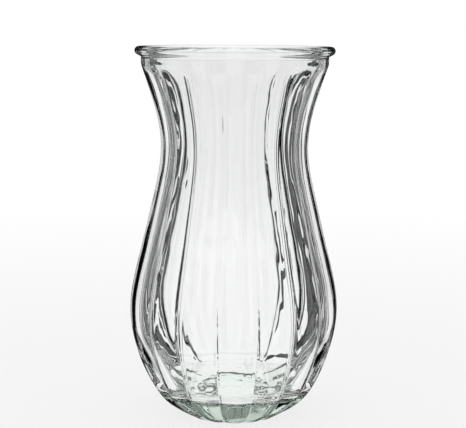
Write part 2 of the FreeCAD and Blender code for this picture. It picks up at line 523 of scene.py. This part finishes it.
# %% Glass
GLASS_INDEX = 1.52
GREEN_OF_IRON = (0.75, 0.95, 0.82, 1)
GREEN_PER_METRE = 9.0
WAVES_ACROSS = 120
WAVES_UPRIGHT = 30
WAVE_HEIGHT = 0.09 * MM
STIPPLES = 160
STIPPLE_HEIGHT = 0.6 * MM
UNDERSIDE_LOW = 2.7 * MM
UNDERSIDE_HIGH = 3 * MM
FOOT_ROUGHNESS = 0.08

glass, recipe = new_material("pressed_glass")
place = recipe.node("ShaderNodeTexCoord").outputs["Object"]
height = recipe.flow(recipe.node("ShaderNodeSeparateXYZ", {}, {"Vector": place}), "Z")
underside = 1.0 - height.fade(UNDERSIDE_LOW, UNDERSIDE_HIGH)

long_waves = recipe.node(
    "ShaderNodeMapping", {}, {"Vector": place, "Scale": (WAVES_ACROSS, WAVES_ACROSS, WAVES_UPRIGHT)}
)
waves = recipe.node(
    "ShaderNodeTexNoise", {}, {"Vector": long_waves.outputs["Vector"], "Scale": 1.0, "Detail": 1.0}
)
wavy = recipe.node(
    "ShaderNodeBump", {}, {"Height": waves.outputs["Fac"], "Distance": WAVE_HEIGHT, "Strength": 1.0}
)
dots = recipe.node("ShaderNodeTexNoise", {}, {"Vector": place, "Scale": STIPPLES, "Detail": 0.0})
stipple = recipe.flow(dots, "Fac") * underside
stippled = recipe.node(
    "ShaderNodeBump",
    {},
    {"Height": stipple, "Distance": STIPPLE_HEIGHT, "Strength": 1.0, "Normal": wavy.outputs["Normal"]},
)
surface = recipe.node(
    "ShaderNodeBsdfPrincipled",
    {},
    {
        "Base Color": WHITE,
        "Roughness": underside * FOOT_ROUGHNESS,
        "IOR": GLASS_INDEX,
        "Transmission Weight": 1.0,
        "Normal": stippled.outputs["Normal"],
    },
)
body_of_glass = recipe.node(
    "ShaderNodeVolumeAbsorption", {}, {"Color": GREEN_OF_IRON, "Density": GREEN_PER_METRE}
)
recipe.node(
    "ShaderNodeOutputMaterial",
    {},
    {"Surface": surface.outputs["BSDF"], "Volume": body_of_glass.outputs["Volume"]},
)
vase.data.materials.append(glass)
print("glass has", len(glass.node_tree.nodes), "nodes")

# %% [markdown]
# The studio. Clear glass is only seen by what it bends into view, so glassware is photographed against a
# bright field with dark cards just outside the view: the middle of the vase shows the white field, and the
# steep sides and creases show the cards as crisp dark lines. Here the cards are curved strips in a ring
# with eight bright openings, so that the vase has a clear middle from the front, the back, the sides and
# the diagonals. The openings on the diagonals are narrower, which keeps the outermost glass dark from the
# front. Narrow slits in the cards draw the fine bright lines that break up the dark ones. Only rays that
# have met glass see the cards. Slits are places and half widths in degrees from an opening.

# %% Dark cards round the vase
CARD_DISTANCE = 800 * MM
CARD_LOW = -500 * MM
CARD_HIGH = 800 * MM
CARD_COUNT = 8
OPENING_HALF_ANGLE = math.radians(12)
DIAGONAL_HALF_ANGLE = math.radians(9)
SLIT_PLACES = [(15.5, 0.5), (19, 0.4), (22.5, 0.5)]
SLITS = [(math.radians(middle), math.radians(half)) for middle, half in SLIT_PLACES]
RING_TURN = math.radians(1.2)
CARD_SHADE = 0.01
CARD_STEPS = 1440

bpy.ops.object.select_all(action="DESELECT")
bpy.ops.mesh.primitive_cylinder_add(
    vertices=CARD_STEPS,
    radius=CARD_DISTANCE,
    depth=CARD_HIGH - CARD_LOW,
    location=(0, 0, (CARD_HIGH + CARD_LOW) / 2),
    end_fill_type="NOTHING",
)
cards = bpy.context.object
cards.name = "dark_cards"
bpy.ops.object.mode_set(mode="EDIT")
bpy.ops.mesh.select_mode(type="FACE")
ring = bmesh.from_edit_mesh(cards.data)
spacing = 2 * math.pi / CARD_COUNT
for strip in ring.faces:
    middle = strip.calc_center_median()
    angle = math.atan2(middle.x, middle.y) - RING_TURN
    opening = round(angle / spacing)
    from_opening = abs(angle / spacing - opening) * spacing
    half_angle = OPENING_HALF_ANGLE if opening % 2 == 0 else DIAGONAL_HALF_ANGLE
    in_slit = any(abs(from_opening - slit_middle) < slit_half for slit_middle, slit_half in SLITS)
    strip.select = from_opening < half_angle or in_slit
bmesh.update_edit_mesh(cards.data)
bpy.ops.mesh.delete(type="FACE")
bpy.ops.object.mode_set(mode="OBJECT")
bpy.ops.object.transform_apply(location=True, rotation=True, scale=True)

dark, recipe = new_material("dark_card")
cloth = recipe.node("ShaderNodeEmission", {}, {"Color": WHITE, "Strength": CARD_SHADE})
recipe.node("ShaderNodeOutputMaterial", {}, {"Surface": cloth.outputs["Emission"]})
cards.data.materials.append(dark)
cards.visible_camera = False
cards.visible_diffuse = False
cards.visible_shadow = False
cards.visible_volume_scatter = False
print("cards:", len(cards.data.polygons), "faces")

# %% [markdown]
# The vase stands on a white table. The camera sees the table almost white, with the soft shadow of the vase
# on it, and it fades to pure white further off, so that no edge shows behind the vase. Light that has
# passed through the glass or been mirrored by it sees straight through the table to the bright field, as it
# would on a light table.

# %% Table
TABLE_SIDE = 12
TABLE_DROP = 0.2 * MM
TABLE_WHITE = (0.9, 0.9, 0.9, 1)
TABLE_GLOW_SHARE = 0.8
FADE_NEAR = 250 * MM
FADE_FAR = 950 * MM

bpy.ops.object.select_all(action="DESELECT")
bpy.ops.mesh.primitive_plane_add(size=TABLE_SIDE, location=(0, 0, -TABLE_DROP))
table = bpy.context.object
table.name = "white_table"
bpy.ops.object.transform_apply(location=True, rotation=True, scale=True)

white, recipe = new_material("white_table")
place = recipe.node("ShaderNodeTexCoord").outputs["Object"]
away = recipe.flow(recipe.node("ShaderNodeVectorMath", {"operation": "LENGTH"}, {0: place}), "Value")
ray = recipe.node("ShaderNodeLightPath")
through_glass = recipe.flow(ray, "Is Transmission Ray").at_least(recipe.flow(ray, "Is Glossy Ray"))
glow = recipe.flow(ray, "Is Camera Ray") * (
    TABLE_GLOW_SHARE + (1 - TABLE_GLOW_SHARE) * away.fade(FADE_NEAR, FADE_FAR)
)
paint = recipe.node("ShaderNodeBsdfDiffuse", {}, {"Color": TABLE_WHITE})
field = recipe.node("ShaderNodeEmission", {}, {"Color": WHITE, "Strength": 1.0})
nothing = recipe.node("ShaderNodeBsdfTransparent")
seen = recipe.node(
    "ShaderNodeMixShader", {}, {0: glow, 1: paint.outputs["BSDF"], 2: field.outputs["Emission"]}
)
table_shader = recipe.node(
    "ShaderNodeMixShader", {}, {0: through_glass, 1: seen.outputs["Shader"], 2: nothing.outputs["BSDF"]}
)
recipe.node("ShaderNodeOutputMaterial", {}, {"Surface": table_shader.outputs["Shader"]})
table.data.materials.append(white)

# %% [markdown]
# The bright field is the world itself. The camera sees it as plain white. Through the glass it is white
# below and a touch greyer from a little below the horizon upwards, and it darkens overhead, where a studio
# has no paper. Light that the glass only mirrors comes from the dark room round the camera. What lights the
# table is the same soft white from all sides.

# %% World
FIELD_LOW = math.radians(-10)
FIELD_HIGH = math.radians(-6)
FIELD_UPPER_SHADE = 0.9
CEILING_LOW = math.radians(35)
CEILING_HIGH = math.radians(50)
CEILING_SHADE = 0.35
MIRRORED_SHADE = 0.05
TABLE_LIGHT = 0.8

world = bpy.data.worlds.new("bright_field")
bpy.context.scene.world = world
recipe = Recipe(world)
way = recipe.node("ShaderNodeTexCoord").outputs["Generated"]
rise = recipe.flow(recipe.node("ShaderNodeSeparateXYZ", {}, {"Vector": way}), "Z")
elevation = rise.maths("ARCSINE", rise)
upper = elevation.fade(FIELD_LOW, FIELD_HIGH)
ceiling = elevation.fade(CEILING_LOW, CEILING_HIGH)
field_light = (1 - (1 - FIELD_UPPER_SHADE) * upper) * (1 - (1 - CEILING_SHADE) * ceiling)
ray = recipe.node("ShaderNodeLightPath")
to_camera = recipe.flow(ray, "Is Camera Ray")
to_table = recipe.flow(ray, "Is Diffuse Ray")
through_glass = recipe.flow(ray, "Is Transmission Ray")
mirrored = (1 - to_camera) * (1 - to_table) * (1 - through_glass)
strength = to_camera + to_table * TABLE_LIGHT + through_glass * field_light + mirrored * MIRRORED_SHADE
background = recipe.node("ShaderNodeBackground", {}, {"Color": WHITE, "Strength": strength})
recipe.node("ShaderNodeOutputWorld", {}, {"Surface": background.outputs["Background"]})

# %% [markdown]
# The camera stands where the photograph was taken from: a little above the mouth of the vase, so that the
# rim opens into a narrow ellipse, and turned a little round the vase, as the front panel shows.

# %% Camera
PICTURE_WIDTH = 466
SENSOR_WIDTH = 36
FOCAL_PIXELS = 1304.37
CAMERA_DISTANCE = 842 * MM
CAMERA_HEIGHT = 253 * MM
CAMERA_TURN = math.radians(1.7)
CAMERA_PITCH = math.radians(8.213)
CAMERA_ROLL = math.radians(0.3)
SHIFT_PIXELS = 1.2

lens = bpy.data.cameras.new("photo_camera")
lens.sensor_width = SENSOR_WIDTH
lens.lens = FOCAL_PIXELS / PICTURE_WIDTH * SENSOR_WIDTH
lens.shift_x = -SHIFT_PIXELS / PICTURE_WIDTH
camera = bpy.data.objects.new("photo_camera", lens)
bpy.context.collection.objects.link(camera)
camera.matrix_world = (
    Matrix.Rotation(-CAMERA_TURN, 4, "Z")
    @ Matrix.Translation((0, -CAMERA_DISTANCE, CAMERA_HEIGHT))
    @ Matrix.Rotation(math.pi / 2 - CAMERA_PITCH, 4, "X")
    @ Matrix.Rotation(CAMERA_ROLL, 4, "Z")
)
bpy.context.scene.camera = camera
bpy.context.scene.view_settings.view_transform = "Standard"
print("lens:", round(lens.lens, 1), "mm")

TASK STATEMENT = Reproduce exactly, please, only the lines from the start of the data above to the line that contains "underside = 1.0", with both ends kept.

SOLUTION BELOW =
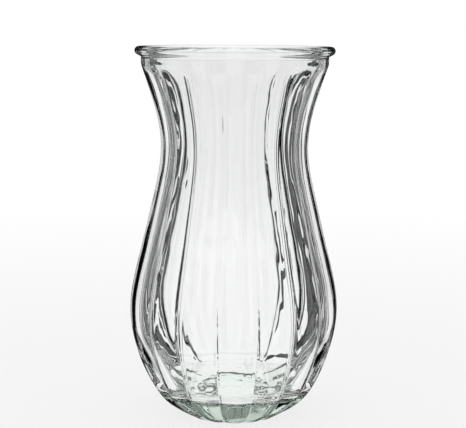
Write part 2 of the FreeCAD and Blender code for this picture. It picks up at line 523 of scene.py. This part finishes it.
# %% Glass
GLASS_INDEX = 1.52
GREEN_OF_IRON = (0.75, 0.95, 0.82, 1)
GREEN_PER_METRE = 9.0
WAVES_ACROSS = 120
WAVES_UPRIGHT = 30
WAVE_HEIGHT = 0.09 * MM
STIPPLES = 160
STIPPLE_HEIGHT = 0.6 * MM
UNDERSIDE_LOW = 2.7 * MM
UNDERSIDE_HIGH = 3 * MM
FOOT_ROUGHNESS = 0.08

glass, recipe = new_material("pressed_glass")
place = recipe.node("ShaderNodeTexCoord").outputs["Object"]
height = recipe.flow(recipe.node("ShaderNodeSeparateXYZ", {}, {"Vector": place}), "Z")
underside = 1.0 - height.fade(UNDERSIDE_LOW, UNDERSIDE_HIGH)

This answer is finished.